From: Russ G. <gr...@la...> - 2003-03-06 00:46:43
|
Sorry for more confusion, but I am having some trouble getting some things working. I am trying out the CI software to see if it will work in a losely coupled cluster setup I am building. Using ci-linux-2.4.18-v0.7.6 and cluster-tools-0.7.6. I have two nodes (for now), identical, both have fresh RH7.3 installs and fresh 2.4.18 patched kernels. The CI kernel patches are installed, and seem to be working. cluster -v gives: [root@b root]# cluster -V Node 1: State: UP Previous state: COMINGUP Reason for last transition: API Last transition ID: 4 Last transition time: Wed Mar 5 16:49:45.654512 2003 First transition ID: 3 First transition time: Wed Mar 5 16:49:45.604512 2003 Number of CPUs: 1 Number of CPUs online: 1 Node 2: State: UP Previous state: COMINGUP Reason for last transition: API Last transition ID: 2 Last transition time: Wed Mar 5 16:49:37.174512 2003 First transition ID: 1 First transition time: Wed Mar 5 16:49:37.104512 2003 Number of CPUs: 1 Number of CPUs online: 1 [root@b root]# Installed the cluster-tools ssi components spawndaemon and keepalive.
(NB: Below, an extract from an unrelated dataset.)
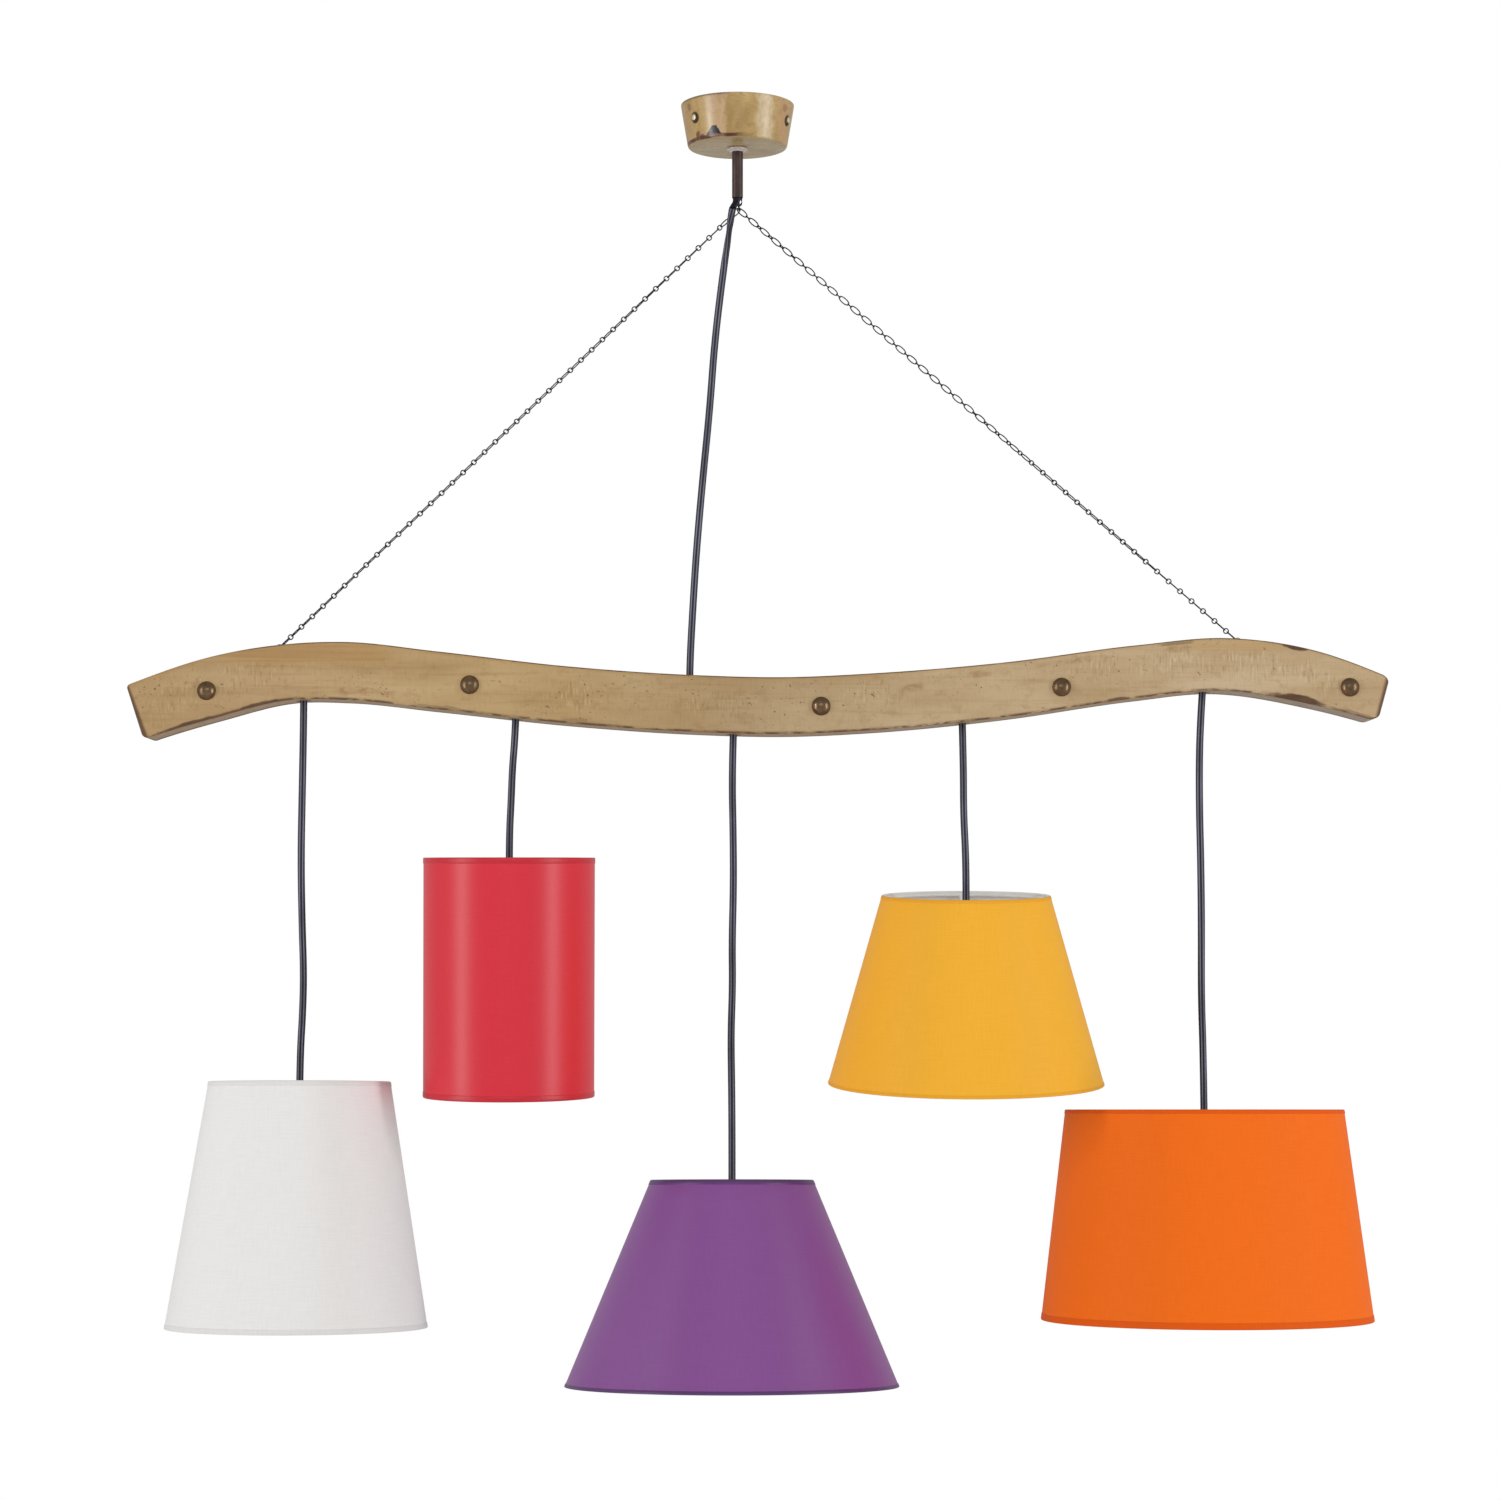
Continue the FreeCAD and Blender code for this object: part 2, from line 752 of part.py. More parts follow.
def beam():
    wood = beam_slab(beam_front, beam_split).cut(channel())
    for pendant in pendants:
        x = pendant_exit(pendant)
        seat = seat_height(pendant)
        pocket = column(knot_pocket_radius, Vector(x, 0, seat), Vector(x, 0, seat + knot_radius * 2))
        widening = (knot_hole_mouth_radius - knot_hole_radius) / channel_floor
        depth = channel_floor * 2
        hole = Part.makeCone(
            knot_hole_radius, knot_hole_radius + widening * depth, depth, Vector(x, 0, seat), down)
        wood = wood.cut(pocket).cut(hole)
    x = beam_block_x
    top = height_at(beam_top_curve, x) + overrun
    low = height_at(beam_bottom_curve, x) + channel_floor + channel_height - overrun
    wood = wood.cut(column(main_hole_radius, Vector(x, 0, low), Vector(x, 0, top)))
    for centre in screw_eye_centres:
        floor = height_at(beam_top_curve, centre.x) - screw_eye_recess_depth
        seat = Vector(centre.x, 0, floor)
        recess = column(screw_eye_recess_radius, seat, seat.add(up * beam_height))
        pilot_end = Vector(centre.x, 0, centre.z - screw_eye_radius - screw_eye_shank_length - joint_gap)
        pilot = column(screw_eye_shank_radius + joint_gap, pilot_end, seat)
        wood = wood.cut(recess).cut(pilot)
    for place in nail_places():
        hole = column(nail_shank_radius + joint_gap, place, place.add(back * (nail_shank_length + joint_gap)))
        wood = wood.cut(hole)
    for place in board_screw_places():
        end = place.sub(back * (board_screw_length + joint_gap))
        wood = wood.cut(column(board_screw_radius + joint_gap, end, place))
    return wood


def beam_back_board():
    board = beam_slab(beam_split, beam_back)
    for place in board_screw_places():
        board = board.cut(column(board_screw_radius + joint_gap, place.sub(back * beam_back), place.add(back)))
        board = board.cut(screw_head(place, joint_gap))
    return board


def screw_head(place, gap):
    # a countersunk head, flush with the board's back
    wide = board_screw_head_radius + gap
    narrow = board_screw_radius + gap
    return Part.makeCone(wide, narrow, board_screw_head_height, place, Vector(0, -1, 0))


def back_board_screws():
    screws = []
    for place in board_screw_places():
        shank = column(board_screw_radius, place.sub(back * board_screw_length), place)
        screws.append(shank.fuse(screw_head(place, 0)).removeSplitter())
    return screws


def dome_nails():
    nails = []
    outward = Vector(0, -1, 0)
    for place in nail_places():
        head = dome(place, outward, nail_head_radius, nail_head_height)
        shank = column(nail_shank_radius, place.sub(outward * nail_shank_length), place)
        nails.append(head.fuse(shank))
    return nails


def beam_terminal_block():
    floor = height_at(beam_bottom_curve, beam_block_x + beam_block_length / 2) + channel_floor
    other = height_at(beam_bottom_curve, beam_block_x - beam_block_length / 2) + channel_floor
    bottom = max(floor, other) + seat_gap
    return block(
        Vector(beam_block_x - beam_block_length / 2, beam_block_front, bottom),
        Vector(beam_block_x + beam_block_length / 2, beam_block_back, bottom + beam_block_height),
    )


def channel_leads(box):
    # one lead from each knot along the channel to the terminal block
    leads = []
    for pendant in pendants:
        x = pendant_exit(pendant)
        lane = lead_lanes[pendant.name]
        side = -1 if x < beam_block_x else 1
        end_x = box.XMin if side < 0 else box.XMax
        end_z = box.ZMax - lead_radius - seat_gap
        reach = end_x - x
        rise = x - side * lead_slant
        knot_centre = Vector(x, 0, knot_height(pendant))
        first = Vector(rise, lane / 2, lead_level(rise))
        outward = unit(first.sub(knot_centre))
        points = [knot_centre.add(outward * (knot_radius + seat_gap)), first]
        steps = round(abs(reach) / beam_height / 2)
        for step in range(1, steps):
            place = x + reach * step / steps
            points.append(Vector(place, lane, lead_level(place)))
        points.append(Vector(end_x + side * lead_end_run, lane, end_z))
        points.append(Vector(end_x, lane, end_z))
        leads.append(round_lead(points, lead_radius))
    return leads


def lead_level(x):
    return height_at(beam_bottom_curve, x) + channel_floor + lead_height


# Pendants

Pendant = namedtuple("Pendant", "name x top top_radius height bottom_radius sway")
pendants = [Pendant(name, along_beam(pendant_shares[name]), *sizes) for name, *sizes in pendant_sizes]


def pendant_places(pendant):
    # heights that the pieces of one pendant share
    spider = pendant.top - spider_drop
    flange_low = spider + spider_plate / 2 + seat_gap
    cap_low = flange_low + holder_flange_height + joint_gap
    return spider, flange_low, cap_low, cap_low + holder_cap_height


def lean_offset(pendant):
    # how far forward the flex ends, so that the leaning shade balances under its knot
    return -balance_drop * math.sin(math.radians(lean_angles[pendant.name]))


def hung(pendant, *solids):
    # a piece of the shade group, leaned about the end of its flex
    pivot = Vector(pendant.x, 0, pendant_places(pendant)[3])
    moved = []
    for solid in solids:
        copy = solid.copy()
        copy.rotate(pivot, Vector(1, 0, 0), lean_angles[pendant.name])
        copy.translate(Vector(0, lean_offset(pendant), 0))
        moved.append(copy)
    return moved


def pendant_flex(pendant):
    top = knot_height(pendant) - knot_radius - flex_knot_gap
    bottom = pendant_places(pendant)[3]
    forward = lean_offset(pendant)
    points = []
    for share, sideways, backward in pendant.sway:
        height = top + share * (bottom - top)
        points.append(Vector(pendant.x + sideways, backward + share * forward, height))
    last_run = points[-2].z - points[-1].z
    points[-2].x = pendant.x
    points[-2].y = forward - last_run * math.tan(math.radians(lean_angles[pendant.name]))
    return points


def knot(pendant):
    centre = Vector(pendant_exit(pendant), 0, knot_height(pendant))
    return Part.makeSphere(knot_radius, centre)


def rounded_flex_top(solid, pendant):
    # the flex ends in a hollow that follows the knot, so that it can swing
    centre = Vector(pendant_exit(pendant), 0, knot_height(pendant))
    return solid.cut(Part.makeSphere(knot_radius + flex_knot_gap, centre))


def holder_cap(pendant):
    _, _, low, high = pendant_places(pendant)
    inner = holder_cap_radius - holder_wall
    neck = holder_cap_neck_radius
    shoulder = low + holder_cap_shoulder
    throat = neck - holder_wall
    return turned([
        (inner, low),
        (holder_cap_radius, low),
        (holder_cap_radius, shoulder),
        (neck + holder_wall, high - holder_wall * 2),
        (neck, high - holder_wall),
        (neck, high),
        (0, high),
        (0, high - holder_wall * 2),
        (throat, high - holder_wall * 2),
        (inner, shoulder - holder_wall),
    ], pendant.x)


def holder_body(pendant):
    spider, flange_low, cap_low, _ = pendant_places(pendant)
    low = spider - holder_skirt_length
    top = cap_low - joint_gap
    return turned([
        (holder_bore_radius, low),
        (holder_radius, low),
        (holder_radius, flange_low),
        (holder_flange_radius, flange_low),
        (holder_flange_radius, top),
        (0, top),
        (0, top - holder_wall),
        (holder_bore_radius, top - holder_wall),
    ], pendant.x)


def contact_insert(pendant):
    _, _, cap_low, _ = pendant_places(pendant)
    high = cap_low - joint_gap - holder_wall - joint_gap
    low = high - insert_height
    return turned([
        (0, high), (insert_radius, high), (insert_radius, low),
        (contact_radius, low), (contact_radius, low - contact_height), (0, low - contact_height),
    ], pendant.x)


def shade_ring(pendant):
    spider = pendant_places(pendant)[0]
    high = spider - spider_plate / 2 - seat_gap
    bore = holder_radius + joint_gap
    chamfer = shade_ring_height / 6
    return turned([
        (bore, high),
        (shade_ring_radius, high),
        (shade_ring_radius, high - shade_ring_height + chamfer),
        (shade_ring_radius - chamfer, high - shade_ring_height),
        (bore, high - shade_ring_height),
    ], pendant.x)


def shade_radius(pendant, drop):
    return pendant.top_radius + (pendant.bottom_radius - pendant.top_radius) * drop / pendant.height


def hoop_radius_at(pendant, drop, wire_radius):
    # a hoop that seats inside the shade's wall at a given drop below the top rim
    slope = (pendant.bottom_radius - pendant.top_radius) / pendant.height
    return shade_radius(pendant, drop) - shade_wall - (wire_radius + soft_gap) * math.sqrt(1 + slope ** 2)


def shade_frame(pendant):
    # the top hoop, three arms and the ring that the lamp holder clamps, and the lower hoop apart
    x, top = pendant.x, pendant.top
    spider = pendant_places(pendant)[0]
    hoop_z = top - hoop_inset - spider_wire_radius
    hoop_radius = hoop_radius_at(pendant, top - hoop_z, spider_wire_radius)
    centre = Vector(x, 0, 0)
    frame = Part.makeTorus(hoop_radius, spider_wire_radius, Vector(x, 0, hoop_z), up)
    plate = turned([
        (holder_radius + joint_gap * 2, spider - spider_plate / 2),
        (spider_ring_outer_radius, spider - spider_plate / 2),
        (spider_ring_outer_radius, spider + spider_plate / 2),
        (holder_radius + joint_gap * 2, spider + spider_plate / 2),
    ], x)
    frame = frame.fuse(plate)
    foot_radius = spider_ring_outer_radius - spider_plate / 2
    for number in range(spider_arms):
        angle = math.radians(spider_first_angle + number * full_turn / spider_arms)
        outward = Vector(math.cos(angle), math.sin(angle), 0)
        high = centre.add(outward * hoop_radius).add(Vector(0, 0, hoop_z))
        foot = centre.add(outward * foot_radius).add(Vector(0, 0, spider))
        frame = frame.fuse(column(spider_wire_radius, foot, high))
    low_z = top - pendant.height + hoop_inset + hoop_wire_radius
    low_radius = hoop_radius_at(pendant, top - low_z, hoop_wire_radius)
    hoop = Part.makeTorus(low_radius, hoop_wire_radius, Vector(x, 0, low_z), up)
    return frame, hoop


def shade(pendant):
    low = pendant.top - pendant.height
    return turned([
        (pendant.top_radius - shade_wall, pendant.top),
        (pendant.top_radius, pendant.top),
        (pendant.bottom_radius, low),
        (pendant.bottom_radius - shade_wall, low),
    ], pendant.x)


def bulb(pendant):
    # screw cap, neck and round globe, one outline turned about the pendant's axis
    insert_low = pendant_places(pendant)[2] - 2 * joint_gap - holder_wall - insert_height
    top = insert_low - contact_height - soft_gap
    cap_low = top - bulb_cap_length
    globe_z = top - bulb_length + bulb_globe_radius
    tip = Vector(0, 0, globe_z - bulb_globe_radius)
    shoulder_angle = math.radians(half_turn / 4)
    shoulder = Vector(
        bulb_globe_radius * math.cos(shoulder_angle), 0,
        globe_z + bulb_globe_radius * math.sin(shoulder_angle),
    )
    corners = [
        tip,
        Vector(0, 0, top),
        Vector(contact_radius, 0, top),
        Vector(bulb_cap_radius, 0, top - contact_radius),
        Vector(bulb_cap_radius, 0, cap_low),
        Vector(bulb_neck_radius, 0, cap_low),
        shoulder,
    ]
    edges = [Part.LineSegment(low, high).toShape() for low, high in zip(corners, corners[1:])]
    edges.append(Part.Arc(shoulder, Vector(bulb_globe_radius, 0, globe_z), tip).toShape())
    solid = Part.Face(Part.Wire(edges)).revolve(Vector(), up, full_turn)
    solid.translate(Vector(pendant.x, 0, 0))
    return solid


# Ceiling group
save("ceiling_bracket", ceiling_bracket())
save("ceiling_rose", ceiling_rose())
save("rose_side_screws", *side_screws())
save("stem_washer", stem_washer())
save("stem_tube", stem_tube())
save("stem_locknut", stem_locknut())
save("rose_terminal_block", rose_terminal_block())
save("stem_lead", flex(stem_lead_route(), Vector(1, 0, 0)))

# Ring, chains and screw eyes
screw_eye_centres = [screw_eye_centre(left_eye_share), screw_eye_centre(right_eye_share)]
ring_drop = math.sqrt(ring_radius ** 2 - chain_offset_y ** 2)
ring_low = ring_centre().add(down * ring_drop)
save("hook_ring", hook_ring())
for node, centre, offset, rolls in (
    ("left_chain", screw_eye_centres[0], -chain_offset_y, left_roll_shares),
    ("right_chain", screw_eye_centres[1], chain_offset_y, right_roll_shares),
):
    start = ring_low.add(back * offset)
    end = centre.sub(unit(centre.sub(start)) * screw_eye_radius)
    save(node, *chain(start, ring_wire_radius + link_seat_gap, end, screw_eye_wire_radius, rolls))
save("chain_screw_eyes", *[screw_eye(centre) for centre in screw_eye_centres])

# Beam and what it holds
save("beam", beam())
save("beam_back_board", beam_back_board())
save("back_board_screws", *back_board_screws())
save("dome_nails", *dome_nails())
terminal_block = beam_terminal_block()
save("beam_terminal_block", terminal_block)
save("channel_leads", *channel_leads(terminal_block.BoundBox))
entry = height_at(beam_top_curve, beam_block_x) + main_flex_entry_above
main_route = main_flex_route + [
    Vector(beam_block_x, 0, entry),
    Vector(beam_block_x, 0, terminal_block.BoundBox.ZMax),
]
save("main_flex", flex(main_route))

# Pendants
for pendant in pendants:
    name = pendant.name
    save(name + "_knot", knot(pendant))
    save(name + "_flex", rounded_flex_top(flex(pendant_flex(pendant), Vector(1, 0, 0)), pendant))
    save(name + "_holder_cap", *hung(pendant, holder_cap(pendant)))
    save(name + "_holder_body", *hung(pendant, holder_body(pendant), contact_insert(pendant)))
    save(name + "_shade_ring", *hung(pendant, shade_ring(pendant)))
    save(name + "_shade_frame", *hung(pendant, *shade_frame(pendant)))
    save(name + "_shade", *hung(pendant, shade(pendant)))
    save(name + "_bulb", *hung(pendant, bulb(pendant)))
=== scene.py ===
import math

import bpy
from mathutils import Matrix, Vector


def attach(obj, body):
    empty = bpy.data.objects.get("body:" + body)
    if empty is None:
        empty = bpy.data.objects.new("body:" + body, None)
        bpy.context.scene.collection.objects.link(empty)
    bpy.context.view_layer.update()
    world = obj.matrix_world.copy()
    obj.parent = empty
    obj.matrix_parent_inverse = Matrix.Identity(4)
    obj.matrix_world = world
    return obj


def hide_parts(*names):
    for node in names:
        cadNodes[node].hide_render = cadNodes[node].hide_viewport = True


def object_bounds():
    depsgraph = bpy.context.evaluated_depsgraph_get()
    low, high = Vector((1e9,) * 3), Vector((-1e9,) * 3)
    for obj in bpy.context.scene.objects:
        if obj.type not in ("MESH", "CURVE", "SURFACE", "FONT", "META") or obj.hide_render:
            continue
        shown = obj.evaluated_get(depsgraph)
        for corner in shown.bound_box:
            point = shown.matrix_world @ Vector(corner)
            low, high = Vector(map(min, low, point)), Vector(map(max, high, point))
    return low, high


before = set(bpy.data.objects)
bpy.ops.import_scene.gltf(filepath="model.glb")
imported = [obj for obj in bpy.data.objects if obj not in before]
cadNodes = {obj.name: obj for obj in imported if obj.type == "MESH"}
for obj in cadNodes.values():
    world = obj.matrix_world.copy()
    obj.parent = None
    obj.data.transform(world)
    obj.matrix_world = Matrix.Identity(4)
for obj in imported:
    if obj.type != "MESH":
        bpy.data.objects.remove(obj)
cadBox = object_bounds()
scene = bpy.context.scene


# small helpers for modelling

def mm(value):
    return value / 1000


def clearSelection():
    bpy.ops.object.select_all(action="DESELECT")


def only(piece):
    clearSelection()
    piece.select_set(True)
    bpy.context.view_layer.objects.active = piece


def named(name):
    piece = bpy.context.active_object
    piece.name = name
    piece.data.name = name
    return piece


def settle(piece):
    # place, turn and size go into the mesh
    only(piece)
    bpy.ops.object.transform_apply(location=True, rotation=True, scale=True)
    return piece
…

Here come the questions: At first, the /dev/keepalivecfg pipe was not created as part of install, so I made it by hand. Also, I had to add the keepalive section into the inittab by hand as well. Did I miss something in the install? Now after a reboot, the CI stuff seems to be working ok, but an attempt to use the spawndaemon leaves the following log entry: Mar 5 17:06:00 b spawndaemon[1051]: spawndaemon: Could not open pipe /dev/keepalivecfg. Keepalive is not active. Retrying ... I have to find the running keepalive and kill it, let init restart it then it seems to be able to open the pipe. Is this a problem in how I am starting keepalive? And finally, does keepalive run on each node, or only once on the cluster? Currently I am running keepalive on each node. If I run spawndaemon on node 1 and try and register a daemon to run on node 2, the keepalive on 1 registers a failure to start the daemon but it indeed does start, but on node 1. node 2 seems oblibious to the whole thing. Hmmmm. [root@b log]# spawndaemon -L -v human keepalive running: TRUE quiesce flag: FALSE pid: 1058 node number: -1 registered processes: 0 table size: 200 max. possible processes: 200 polling: FALSE polling interval: 5 primary node: None secondary node: None [root@b log]# It seems incorrect that the node number is -1.... Have I missed something fundamental in the configuration, or am I off in some other variable space? TIA, r. |
From: Brian J. W. <Bri...@hp...> - 2003-04-14 20:51:30
|
Russ Gritzo wrote: > I am trying out the CI software to see if it will work in a losely > coupled cluster setup I am building. Using > ci-linux-2.4.18-v0.7.6 and cluster-tools-0.7.6. > > [snip] > > Installed the cluster-tools ssi components spawndaemon and keepalive. Sorry for the long delay. The ssi components of cluster-tools (including spawndaemon and keepalive) are only intended for use with the OpenSSI kernel (openssi.org). Both CI and OpenSSI are maintained by the same group of developers. Unfortunately, there are also a few commands outside the ssi/ directory which are only intended for use with OpenSSI (e.g., loadlevel, loads, onall, onnode, etc.). Only libcluster and the cluster* commands (and maybe ha-lvs, Aneesh?) are meant to be used with CI. Sorry about the confusion, Brian |
From: Aneesh K. K.V <ane...@di...> - 2003-04-15 03:04:10
|
On Tue, 2003-04-15 at 02:19, Brian J. Watson wrote: > Russ Gritzo wrote: > > I am trying out the CI software to see if it will work in a losely > > coupled cluster setup I am building. Using > > ci-linux-2.4.18-v0.7.6 and cluster-tools-0.7.6. > > > > [snip] > > > > Installed the cluster-tools ssi components spawndaemon and keepalive. > > Sorry for the long delay. The ssi components of cluster-tools (including > spawndaemon and keepalive) are only intended for use with the OpenSSI > kernel (openssi.org). Both CI and OpenSSI are maintained by the same > group of developers. > > Unfortunately, there are also a few commands outside the ssi/ directory > which are only intended for use with OpenSSI (e.g., loadlevel, loads, > onall, onnode, etc.). > > Only libcluster and the cluster* commands (and maybe ha-lvs, Aneesh?) > are meant to be used with CI. > No ha-lvs need a cluster wide root ( /etc ) for finding config files. It also uses /etc/lvs.VIP.active for informing other nodes regarding the master director node for a CVIP. It uses vproc chan for registering cluster service.I have also kept the files under linux/cluster/ssi/net . So one will also have to play with Makefiles to get it build. That makes it a bit difficult. -aneesh |